Experience the Best Science Fiction of 1926 with The Gernsback Awards, Volume One

The Gernsback Awards-smallThe Hugo Award, science fiction’s most famous prize, was first dreamed up in 1953 for the 11th World Science Fiction Convention, and they’ve been given out every year since 1955. The prestigious Nebula, awarded by the Science Fiction and Fantasy Writers of America (SFWA), was first given out in 1966.

Now, I know what you’re thinking. “But wait! What about all the marvelous science fiction and fantasy published between 1926, the year that marks the birth of Amazing Stories and hence science fiction as a genre, and 1953? With no prestigious award to draw the attention of future generations, is all that pulp fiction doomed to obscurity? Can nothing be done?!?”

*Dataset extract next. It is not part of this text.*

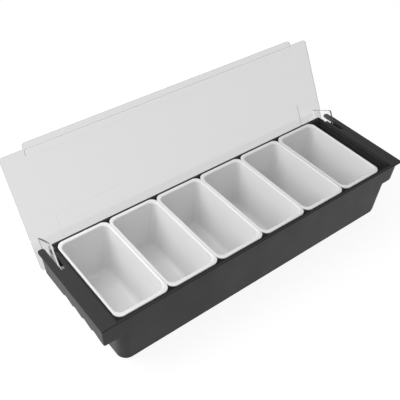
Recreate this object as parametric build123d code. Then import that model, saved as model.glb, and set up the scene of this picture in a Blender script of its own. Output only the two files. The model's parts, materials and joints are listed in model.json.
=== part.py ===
from build123d import *
import os
from math import cos, radians, sin, tan

# Bar garnish tray: a black moulded tray that stands on its base, six loose white inserts
# that hang in it side by side by their rims, and one clear lid that turns on two pins
# at the back. The lid is shown thrown right back, resting on its stops.
# X runs along the tray, Y from front to back, Z up. The origin is the middle of the base.

# Inserts
insert_count = 6
insert_pitch = 71.8
insert_rim_gap = 0.3
last_insert_gap = 0.8
insert_depth = 136.6
insert_height = 76.0
rim_thickness = 1.5
rim_overhang = 3.5
rim_side_overhang = 1.9
rim_corner_radius = 9.5
rim_edge_radius = 0.6
rim_inner_radius = 1.8
insert_wall = 1.6
insert_floor = 2.0
insert_corner_radius = 10.5
insert_floor_radius_share = 0.94
insert_foot_width = 7.0
insert_foot_height = 0.6

# Tray body
wall_draft_deg = 4.4
right_end_draft_deg = 0.5
wall = 3.3
floor_thickness = 3.0
floor_gap = 8.1
spare_gap = 21.2
insert_clearance = 0.3
insert_end_clearance = 0.9
land_width = 7.9
end_lip = 2.0
ledge_drop = 5.0
body_corner_radius = 14.0
well_corner_radius = 6.0
well_floor_radius_share = 0.67
well_mouth_radius = 0.6
foot_inset = 0.7
foot_ring_width = 5.0
rib_width = 4.0
rib_height = 1.2

# Wings at the two ends, with their grip lips
wing_width = 21.5
plate_thickness = 2.5
plate_corner_radius = 3.0
plate_edge_radius = 1.0
lip_depth = 28.5
lip_wall = 2.5
lip_back_gap = 13.8
left_lip_corner_radius = 2.0
right_lip_corner_radius = 17.6
scallop_count = 4
scallop_pitch = 20.5
scallop_height = 4.6
scallop_front_gap = 9.3
scallop_crest_share = 0.3
scallop_crest_radius = 4.0

# Lid
lid_thickness = 2.2
lid_left_gap = 1.8
lid_right_overhang = 1.8
lid_back_overhang = 2.2
lid_front_gap = 0.8
lid_corner_radius = 5.0
lid_edge_radius = 0.6
finger_lip_reach = 7.1
finger_lip_end_gap = 30.8
finger_lip_corner_radius = 5.0
rest_bead_width = 9.5
rest_bead_height = 2.2
rest_bead_corner_share = 0.33
rest_bead_radius = 1.0
closed_gap = 0.3
panel_depth = 0.6
panel_length = 411.0
panel_back_gap = 10.0
panel_width = 50.0
panel_corner_radius = 3.0
gate_mark_radius = 1.5
gate_mark_height = 0.3
gate_mark_gap = 4.0

# Hinge
open_angle_deg = 118.8
pivot_drop = 14.7
lid_wall_clearance = 0.5
pin_radius = 3.0
pin_length = 5.5
pin_tip_chamfer = 0.6
pin_clearance = 0.2
pin_end_clearance = 0.3
ear_thickness = 2.4
ear_width = 41.0
ear_depth = 36.8
ear_corner_radius = 3.0
ear_edge_radius = 0.4
toe_start = 5.0
toe_width = 7.0
toe_length = 14.9
toe_thickness = 4.0
toe_corner_radius = 1.0
slot_clearance = 2.1
slot_corner_radius = 0.6
strip_width = 9.0
stop_clearance = 0.3
seat_wall = 3.2
seat_floor = 6.0

overrun = 5.0


def lean(drop):
    """How far a drafted face has moved in at this drop below the tray's top."""
    return drop * tan(radians(wall_draft_deg))


def end_lean(side, drop):
    """The same for an end face. The right end stands nearly upright."""
    return drop * tan(radians(right_end_draft_deg)) if side > 0 else lean(drop)


def slanting(block):
    """The four edges of a tapered block that run from its base to its top."""
    return block.edges().group_by(Axis.Z)[1]


def lowest(block):
    return block.edges().group_by(Axis.Z)[0]


def highest(block):
    return block.edges().group_by(Axis.Z)[-1]


def tapered_block(low, high, z_low, z_high):
    """Block between two levels. Each level gives its left, right, front and back ends."""

    def side_face(low_start, low_end, high_start, high_end):
        low_side = ((low_start, z_low), (low_end, z_low))
        high_side = ((high_end, z_high), (high_start, z_high))
        return make_face(Polyline(*low_side, *high_side, close=True))

    along_y = extrude(Plane.XZ * side_face(*low[:2], *high[:2]), amount=tray_y, both=True)
    along_x = extrude(Plane.YZ * side_face(*low[2:], *high[2:]), amount=span_x, both=True)
    return along_y & along_x


def centred(length, depth):
    return -length / 2, length / 2, -depth / 2, depth / 2


def tray_level(drop, inset):
    """Ends of the tray's box at this drop below its top, moved in from its faces by the inset."""
    left = -body_x / 2 + end_lean(-1, drop) + inset
    right = body_x / 2 - end_lean(1, drop) - inset
    front = -tray_y / 2 + lean(drop) + inset
    return left, right, front, -front


def rounded_level(level, radius):
    left, right, front, back = level
    return Pos((left + right) / 2, (front + back) / 2) * RectangleRounded(right - left, back - front, radius)


def top_face(body):
    return body.faces().sort_by(Axis.Z)[-1]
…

Admit it — that’s exactly what you thought, over-punctuation and all. You should think about switching to decaffeinated.

Well, calm down. As usual, there’s no thought that we have that Forrest J. Ackerman hasn’t thunk before. In fact, Forry sprang into action to rectify this serious crime against science fiction way back in 1982.

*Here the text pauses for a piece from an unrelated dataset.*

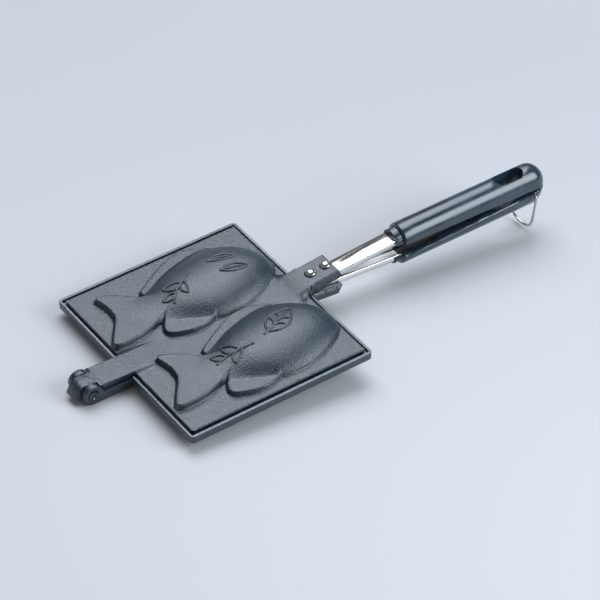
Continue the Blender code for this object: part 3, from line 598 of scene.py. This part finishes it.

His ingenious idea was The Gernsback Awards, a series of awards given retroactively to early science fiction. Each year, the ten nominees for the award would be collected in a handsome volume that would allow modern audiences to read and judge for themselves the best of the year.

At least, it was meant to be a series of awards. For unknown reasons, only one volume ever appeared: The Gernsback Awards, Volume One: 1926. Still, that one volume is packed full of terrific fiction from Edmond Hamilton, Curt Siodmak, Murray Leinster, A. Hyatt Verrill, H. G. Wells, and others — not to mention great art by Frank R. Paul.